Salmon farming business is in its flop era

Canada’s salmon farming industry is gasping like a fish out of water right now, and consumers looking for some homegrown salmon could soon pay the price.

Driving the news: Last year, production of farm-raised salmon in Canada hit its lowest level since 2000, per new numbers from the Canadian Aquaculture Industry Alliance. A total of 90,000 metric tonnes of salmon were farmed, a colossal 39% dip from the record-high crop seen in 2016. 

Why it’s happening: The startling drop is a result of the government-mandated closures of open net-pen salmon farms in B.C.’s Discovery Islands, as well as closures in the Broughton Archipelago. The feds have promised to shutter all such salmon farms in B.C. by 2025. 

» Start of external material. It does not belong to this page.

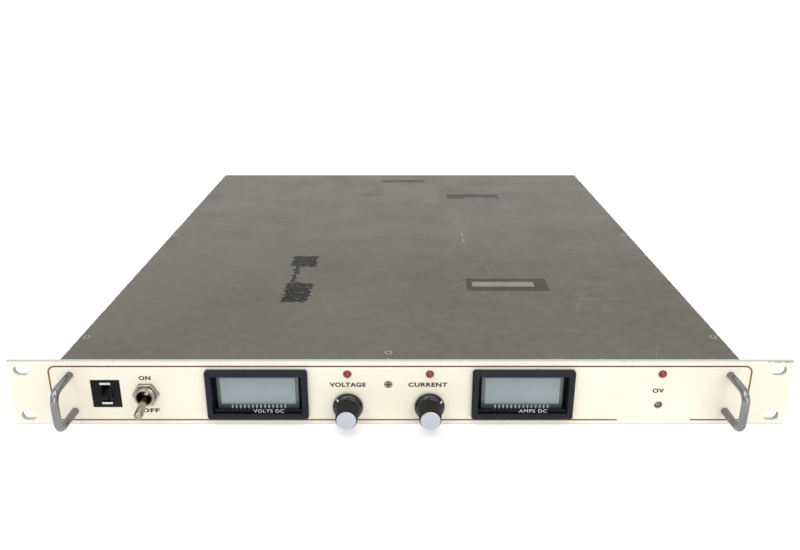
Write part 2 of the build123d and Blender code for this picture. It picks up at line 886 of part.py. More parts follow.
def make_sense_connector():
    # A pluggable block with a square wire entry for each pole
    with BuildPart() as sense_connector:
        slab(
            sense_x, rear_y, rear_z - sense_height / 2,
            sense_poles * sense_pitch, sense_depth, sense_height,
        )
        with BuildSketch(backing(rear_y + sense_depth, sense_x, rear_z)):
            with GridLocations(sense_pitch, 0, sense_poles, 1):
                Rectangle(sense_entry, sense_entry)
        extrude(amount=-sense_entry_depth, mode=Mode.SUBTRACT)
    save(sense_connector, "sense_connector")


def make_bus_bar(name, x):
    # A flat copper bar on edge, with a foot down to the board and a hole for a lug's bolt
    with BuildPart() as bar:
        slab(
            x, rear_y - bus_inside, rear_z - bus_height / 2,
            bus_thickness, bus_inside + bus_reach, bus_height,
        )
        slab(x, rear_y - bus_inside, board_top_z, bus_thickness, bus_foot, bus_height)
        chamfer(bar.edges().filter_by(Axis.X).group_by(Axis.Y)[-1], bus_corner)
        with Locations(Plane.YZ.offset(x) * Pos(rear_y + bus_hole_back, rear_z)):
            Hole(bus_hole_radius)
    save(bar, name)


def make_bus_insulator():
    # A laminate plate over the window, with a close slot around each bar
    slot_width = bus_thickness + 2 * fit_clearance
    slot_height = bus_height + 2 * fit_clearance
    with BuildPart() as bus_insulator:
        slab(
            sum(bus_xs) / 2, rear_y, rear_z - insulator_height / 2,
            insulator_width, insulator_thickness, insulator_height,
        )
        chamfer(bus_insulator.faces().sort_by(Axis.Y)[-1].edges(), insulator_edge)
        for x in bus_xs:
            slab(
                x, rear_y, rear_z - slot_height / 2,
                slot_width, insulator_thickness, slot_height, mode=Mode.SUBTRACT,
            )
    save(bus_insulator, "bus_insulator")


def make_ground_stud():
    foot_plane = backing(rear_y, ground_x, rear_z)
    with BuildPart() as ground_stud:
        with BuildSketch(foot_plane):
            RegularPolygon(ground_foot_flats / 2, 6, major_radius=False)
        extrude(amount=ground_foot_thickness)
        with BuildSketch(foot_plane.offset(ground_foot_thickness)):
            Circle(ground_stud_radius)
        extrude(amount=ground_stud_length)
    save(ground_stud, "ground_stud")


def fan_frame_shape():
    # Axis along Z, exhaust side up: a square frame, its duct and the spider that holds the motor
    with BuildPart() as frame:
        with BuildSketch():
            Rectangle(fan_size, fan_size)
            RegularPolygon(fan_duct_radius, fan_sides, major_radius=False, mode=Mode.SUBTRACT)
        extrude(amount=-fan_depth)
        with BuildSketch():
            RegularPolygon(fan_support_radius, fan_sides)
            with PolarLocations(fan_duct_radius / 2, fan_struts):
                Rectangle(fan_duct_radius + fan_strut_width, fan_strut_width)
        extrude(amount=-fan_support_thickness)
    return frame.part


def fan_rotor_shape():
    # Axis along Z: a hub cup and the blades around it, each turned about its own radius
    top = -fan_support_thickness - moving_clearance
    lean = radians(blade_angle)
    chord = (rotor_depth - 2 * blade_thickness) / sin(lean)
    half_width = (chord * cos(lean) + blade_thickness * sin(lean)) / 2
    blade_length = sqrt(rotor_radius**2 - half_width**2)
    with BuildPart() as rotor:
        with BuildSketch(Plane.XY.offset(top)):
            RegularPolygon(rotor_hub_radius, fan_sides)
        extrude(amount=-rotor_depth)
        middle = Plane.XY.offset(top - rotor_depth / 2)
        for n in range(rotor_blades):
            root = middle * Rot(0, 0, n * 360 / rotor_blades) * Rot(blade_angle, 0, 0)
            with Locations(root):
                Box(
                    blade_length, chord, blade_thickness,
                    align=(Align.MIN, Align.CENTER, Align.CENTER),
                )
    return rotor.part


def make_fans():
    frame = fan_frame_shape()
    rotor = fan_rotor_shape()
    with BuildPart() as fan_frames:
        with Locations(*[backing(rear_inside_y, x, rear_z) for x in fan_xs]):
            add(frame)
    save(fan_frames, "fan_frames")
    for name, x in zip(("left_fan_rotor", "right_fan_rotor"), fan_xs):
        with BuildPart() as fan_rotor:
            with Locations(backing(rear_inside_y, x, rear_z)):
                add(rotor)
        save(fan_rotor, name)


os.makedirs("parts", exist_ok=True)
make_front_panel()
make_handles()
make_panel_bracket()
make_chassis_tray()
make_top_cover()
make_breaker()
make_toggle()
make_toggle_lever()
for meter_name, meter_x in zip(meter_names, meter_xs):
    make_meter(meter_name, meter_x)
make_meter_insides()
make_leds()
for knob_name, knob_x in zip(meter_names, knob_xs):
    make_knob(knob_name, knob_x)
make_potentiometers()
make_trimmer()
make_boards()
make_wound_parts()
make_heatsinks()
make_input_parts()
make_rear_panel()
make_line_terminals()
make_sense_connector()
for bus_name, bus_x in zip(("negative_bus_bar", "positive_bus_bar"), bus_xs):
    make_bus_bar(bus_name, bus_x)
make_bus_insulator()
make_ground_stud()
make_fans()
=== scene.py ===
import json
from math import cos, pi, radians, sin

import bmesh
import bpy
from mathutils import Matrix, Vector


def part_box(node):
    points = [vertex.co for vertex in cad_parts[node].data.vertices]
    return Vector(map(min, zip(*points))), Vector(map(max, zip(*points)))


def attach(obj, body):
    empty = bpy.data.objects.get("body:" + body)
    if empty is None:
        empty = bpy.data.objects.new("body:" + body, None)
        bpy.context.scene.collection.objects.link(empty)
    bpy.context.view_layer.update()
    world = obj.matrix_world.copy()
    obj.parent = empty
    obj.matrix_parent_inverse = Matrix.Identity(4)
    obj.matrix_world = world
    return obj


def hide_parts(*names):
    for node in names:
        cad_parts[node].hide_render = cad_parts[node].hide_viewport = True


# The looks of a one-unit bench power supply, laid over its solids: finishes, broken edges,
# printed words, and the fine pieces that the solids leave plain
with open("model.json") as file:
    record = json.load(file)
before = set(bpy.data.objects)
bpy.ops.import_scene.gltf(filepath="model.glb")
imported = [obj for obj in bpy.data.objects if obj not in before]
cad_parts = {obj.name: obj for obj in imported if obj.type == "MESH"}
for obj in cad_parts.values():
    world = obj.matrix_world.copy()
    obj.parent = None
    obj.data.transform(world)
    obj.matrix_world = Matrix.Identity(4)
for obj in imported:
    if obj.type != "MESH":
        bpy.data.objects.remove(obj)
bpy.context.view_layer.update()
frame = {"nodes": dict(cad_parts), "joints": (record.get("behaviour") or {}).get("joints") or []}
nodes = frame["nodes"]
joint_at = {joint["name"]: joint for joint in frame["joints"]}

# Own measures are written in millimetres and turned to metres where a piece is placed
MM = 0.001
TO_METRES = Matrix.Scale(MM, 4)

# Two ways round for work drawn flat: out of the front panel, and out of the rear panel
OUT_OF_FRONT = Matrix.Rotation(pi / 2, 4, "X")
OUT_OF_REAR = Matrix.Rotation(pi, 4, "Z") @ OUT_OF_FRONT


def low(node):
    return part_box(node)[0] / MM


def high(node):
    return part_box(node)[1] / MM


def middle(node):
    return (low(node) + high(node)) / 2


def pivot(joint):
    return Vector(joint_at[joint]["pos_m"]) / MM


face_y = low("front_panel").y
panel_top = high("front_panel").z
panel_side = high("front_panel").x
rear_y = high("rear_panel").y
cover_front = low("top_cover").y
cover_top = high("top_cover").z
cover_side = high("top_cover").x

# Places and sizes that several pieces share, and a reach that passes right through the object
handle_x = 203.2
lamp_z = 35.2
ink = 0.03
through = 900


def linear(code):
    # An sRGB hex colour as linear red, green, blue and alpha
    parts = [int(code[n:n + 2], 16) / 255 for n in (1, 3, 5)]
    levels = [c / 12.92 if c <= 0.04045 else ((c + 0.055) / 1.055) ** 2.4 for c in parts]
    return (*levels, 1.0)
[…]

Catch-up: The government isn’t shutting down salmon farms just because they’re smelly. There is a trove of scientific evidence showing these farms have had devastating impacts on Canada’s wild salmon population, bringing about a scourge of disastrous sea lice, though this is a matter of debate (Fisheries and Oceans Canada, for one, denies a connection). 

Why it matters: Farmed salmon accounts for 97% of Canadian salmon harvests. Closure of B.C.’s farms would price the seafood aisle staple out of most Canadians’ grocery budgets.

  • A recent academic study projected that the average supermarket price of Canadian salmon could increase by $30 per kilogram by 2026. 
  • For context, the current average price listed on Metro’s website for a kilogram Atlantic salmon fillet is $33.05. In two years' time, that same fillet could cost $63.05.

Bottom line: Wild salmon populations are already on the doorstep of extinction in some areas. Farm closures might save them but at the expense of sashimi lovers’ wallets.—QH

04/2024: This story has been updated to include the position of Fisheries and Oceans Canada on potential links between salmon farms and sea lice.